Ceremonics concerns the particular ways in which psychopolitics take shape in the realm of public and collective performativity. For collective feelings, which are psychopolitical rather than psychological because they are always contending with each other, are not expressed, but performed. Communications media are now overwhelmingly the ways in which collective feelings are acted out, or, in Sartre’s usage, ‘existed’: given shape, duration, salience and intelligibility. What actual people feel are of negligible interest and importance compared with these symbolic economies of referred feeling, quasifeeling (feelings we are informed that other people have), metafeeling (feelings about what feelings should be had) and feeling-feedback (reported feelings about the reported feelings of others) that are the principal business of communications media. This psychopolitical co-agitation is stochastic but not chaotic, for the realm of communications media has assimilated the functions previously associated with social ritual and ceremony, the liturgical calendar yielding place to the excitatory-tranquilising spasmodics of crisis and oblivion in the news cycle. The crowd-sourced feelings of communications take over the role performed by collective religious belief, but jettisoning the sluggish impediments of actual religious doctrines, to allow for the formation of faith operations set free from credenda.
None of this is new, not even the news of this. In Lyotard’s words from the beginning of The Differend, ‘the rule is that what happens can happen only if … it has already happened’. Lyotard articulates this rule in order to suggest that there might be some ‘ultimate resistance that the event can oppose to the accountable’ (xvi), but there isn’t. This is not because we live in an administered world, or because of the ills of capitalism, or colonialism, or big tech companies, nor is it because we have slipped into the matrix of simulations. It is because we can only live, and only ever have lived, in recognition. We must have objects of attention, and an object, as A.N. Whitehead realises, is merely something of which we can say ‘that again’. A cartoon that appeared during the pandemic has one glum character remarking to another ‘I am looking forward to living in precedented times’. But as the joke makes clear, all times, especially those said to be times of crisis, are precedented. The law of precessive emergence, that there is no first time for happening, operates in every conceivable register: in birthday parties, hairstyles, styles of rage and despair, leave-takings and salutations – during the pandemic people enjoyed beginning emails with the phrase ‘I hope you are safe and well in these strange times’ – obsessions, funerals, declarations of love and war, and famous last words, working practices, programmes of reform and revenge, rescues, romances, revolutions. Because nothing happens for the first time, because projects are prejects, and we are forced to live out our lives in and as amateur dramatics, performances, prescriptions, and anticipatory recognitions, that ritual life is also phantasmal. Unless it is because it is only possible for humans to live in phantasm that nothing can happen for the first time. Seriousness consists in the attempt to rescue tragedy from farce, the first time from the second time round that is always midwife to it.

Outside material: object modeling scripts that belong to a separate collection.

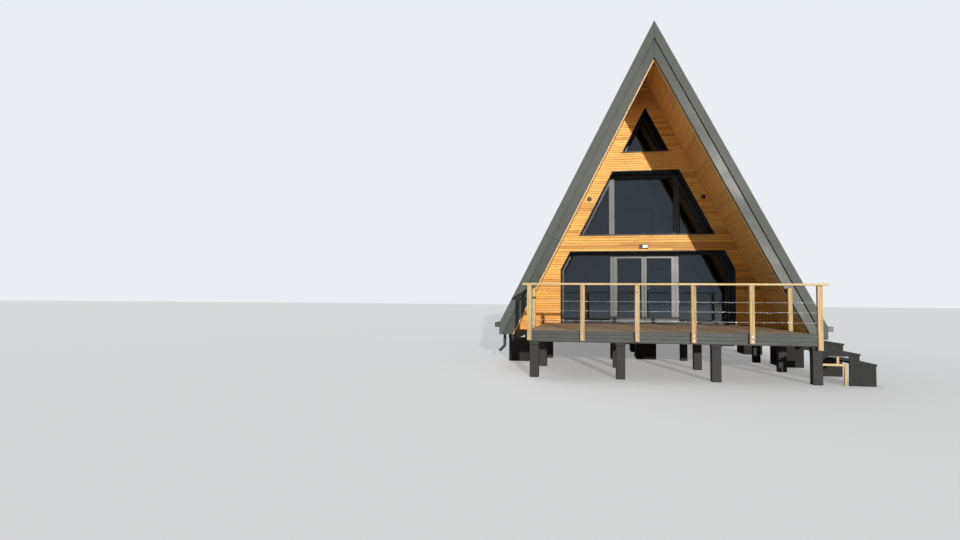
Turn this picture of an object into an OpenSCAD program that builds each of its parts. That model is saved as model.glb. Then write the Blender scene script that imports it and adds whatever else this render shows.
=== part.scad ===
// A-frame cabin on piers with a front deck, a side stair and a glazed double door.
// Millimetres, +Z up, +Y towards the back. The origin is on the ground under the middle of the roof.

/* [House] */
// length of the roof from the front verge to the back verge
house_length = 12200; // [9000:100:15000]
// height of the roof's outer edge at the ridge
ridge_height = 8515; // [7400:5:10000]
// distance from the centre line to the cut end of each roof side
eave_reach = 3780; // [3500:10:4100]
// height at which a roof side's outer face meets its cut end
eave_top = 1095; // [1000:5:1300]
// height of the underside of the roof sides
eave_bottom = 800; // [700:10:1000]
// depth of the covered recess in front of the front wall
front_recess = 2980; // [1500:10:4000]
// depth of the recess behind the back wall
back_recess = 600; // [200:10:1500]
// thickness of the front wall, whose windows stand in deep recesses
front_wall_thickness = 750; // [740:10:1000]
// thickness of the back wall
back_wall_thickness = 300; // [300:10:400]
// height of the ground floor and of the deck
floor_height = 1000; // [850:10:1300]
// thickness of the ground floor
floor_thickness = 200; // [120:10:300]
// height of the upper floor above the ground floor
storey_height = 2450; // [2300:10:2550]
// thickness of the upper floor
upper_floor_thickness = 220; // [150:10:300]

/* [Roof] */
// thickness of a roof side, square to its slope
roof_thickness = 166; // [120:1:260]
// thickness of the boards that line the roof's underside in both recesses
lining_thickness = 18; // [12:1:30]
// how far the verge trim stands above the roof
trim_rise = 25; // [10:1:60]
// thickness of the verge trim, along the house
trim_thickness = 40; // [20:1:80]
// depth of the verge beam under the lining, square to its slope
beam_depth = 200; // [100:1:300]
// width of the verge beam, along the house
beam_width = 120; // [60:1:200]
// how far the verge beam stands behind the verge trim
beam_setback = 15; // [5:1:30]
// thickness of the ridge cap
cap_sheet = 10; // [4:1:15]
// height of the ridge cap's skirts
cap_drop = 380; // [200:10:600]

/* [Gutters] */
// width of a gutter
gutter_width = 115; // [90:1:160]
// height of a gutter
gutter_height = 120; // [90:1:160]
// wall of a gutter
gutter_wall = 8; // [4:1:12]
// how far the gutters' rims stand above the ends of the roof sides
gutter_rise = 5; // [0:1:40]
// diameter of a downpipe
pipe_diameter = 80; // [60:1:110]
// distance of the downpipes behind the front verge
pipe_setback = 1400; // [600:10:3000]
// diameter of the bend at the foot of a downpipe
elbow_diameter = 90; // [84:1:130]
// height of the bend at the foot of a downpipe
pipe_bend_height = 430; // [300:10:600]
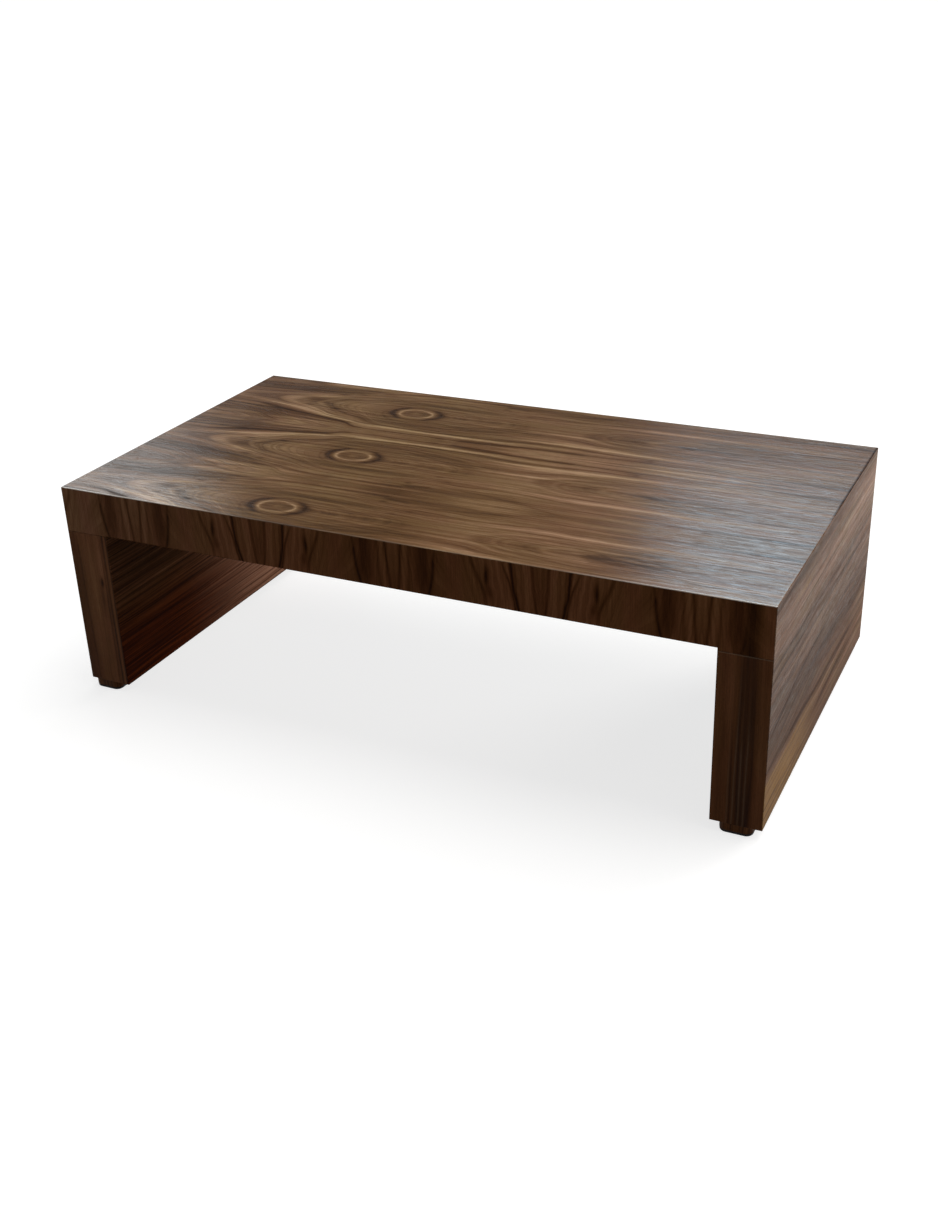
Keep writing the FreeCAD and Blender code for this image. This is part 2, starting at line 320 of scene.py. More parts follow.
def growth_lines(graph, lines, along, pitch, roughness=0.62, ink=0.30):
    """Bands, and thin dark lines drawn with ink, along the contours of the height called lines."""
    bands = graph.noise((lines / pitch, along / 700), detail=4.0, roughness=roughness)
    thin = graph.noise((lines / pitch * 1.7, along / 380, 7.7), detail=1.0).bell(0.5, 0.06)
    return (bands - 0.5) * 0.7 - thin * ink + ink * 0.2 + 0.5


def veneer(graph, wood, along, across, growth,
           dark=0.0, light=0.0, grey=0.0, sap=0.0, worn_and_highlit=0.0, pale=0.0):
    """Walnut veneer, with a clear coat where the wood has lacquer.

    along and across are millimetres with and across the grain, and growth is the figure from 0 to 1. dark,
    light, grey and pale are masks of streaks, some of them partly painted light, sap of sapwood, and the
    worn-edge mask of worn edges and of painted highlights along the arrises.
    """
    fibre = graph.noise((along / 60, across / 1.1), detail=3.0, roughness=0.62)
    strand = graph.noise((along / 260, across / 4.2, 4.4), detail=3.0, roughness=0.6)
    fleck = graph.noise((along / 13, across / 2.4, 8.3), detail=2.0, roughness=0.6)
    mottle = graph.noise((along / 190, across / 60, 3.1), detail=2.0)
    pores = graph.noise((along / 7, across / 0.35, 1.7), detail=1.0).step(0.60, 0.74)
    hue = graph.noise((along / 130, across / 26, 9.1), detail=2.0).step(0.36, 0.64)

    level = (growth - 0.5) * wood.contrast + (mottle - 0.5) * 0.30 + wood.tone
    level = level + (fibre - 0.5) * 0.30 + (strand - 0.5) * wood.strands + (fleck - 0.5) * 0.10
    level = level + light * (0.06 + strand * 0.26) - dark * (0.12 + strand * 0.56)
    colour = graph.ramp(level, WALNUT)
    tint = graph.mix(hue * wood.rose, OLIVE, ROSE)
    colour = graph.mix(TINT_STRENGTH, colour, tint, blend="MULTIPLY")
    colour = graph.mix(1.0, colour, wood.stain, blend="MULTIPLY")
    for mask, tone in ((sap, SAPWOOD), (worn_and_highlit, WORN_AND_HIGHLIT_EDGE), (pale, wood.pale)):
        if isinstance(mask, Field):
            colour = graph.mix(mask, colour, tone)
    if isinstance(grey, Field):
        colour = graph.mix(grey, colour, SMOKE, blend="MULTIPLY")
    colour = graph.mix(pores * 0.35, colour, PORE)
    roughness = (fleck - 0.5) * 0.25 + wood.roughness + pores * 0.16 - (level - wood.tone) * 0.12
    height = strand * 0.6 + fleck * 0.4 + fibre * 0.1 + growth * 0.3 - pores * 0.04
    shine = {"Specular_IOR_Level": wood.gloss}
    if wood.lacquer:
        # The coat thins out along the open grain and the dark streaks, and wrinkles a little
        open_grain = graph.noise((along / 110, across / 2.4, 12.0), detail=4.0, roughness=0.7)
        crumple = graph.noise((along / 30, across / 3.2 + fleck * 0.5, 15.0), detail=3.0, roughness=0.6)
        height = height + crumple * 0.5
        shine["Coat_Weight"] = (
            open_grain.step(0.36, 0.62, (0.46, 1.38)) * crumple.step(0.36, 0.64, (0.66, 1.32))
            * dark.step(0.0, 1.2, (1.0, 0.2)) * wood.lacquer
        )
        shine["Coat_Roughness"] = LACQUER_ROUGHNESS
    return graph.surface(colour, roughness, height, wood.relief, **shine)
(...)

Ceremonics concerns the forms of collective observance that script and style psychopolitical impulses and orientations, the collective effervescence which Durkheim made out in physical aggregations being accelerated and diversified in forms of clustering-through-communication. The first book of Ceremonics, Giving Way (2019) concerns the social rhetorics of abstitution, for example in withdrawal, recantation, retirement, apology. The second, A History of Asking (2021) examines petitionary rhetorics, such as prayer, begging, wooing, suing and demand. The third book (so far) of the Ceremonics sequence, Styles of Seriousness, examines the import and comportment of different modes of importance, including the operations of admonition, zeal, respect and regret. Further volumes may concern Contumelics, on the rhetorics of insult, ridicule and offence, Lamentations, on the stylistics of suffering and sorrow, and, developing the arguments of the later chapters of The Madness of Knowledge, Perignostics, on the rituals and routines of knowledge behaviour.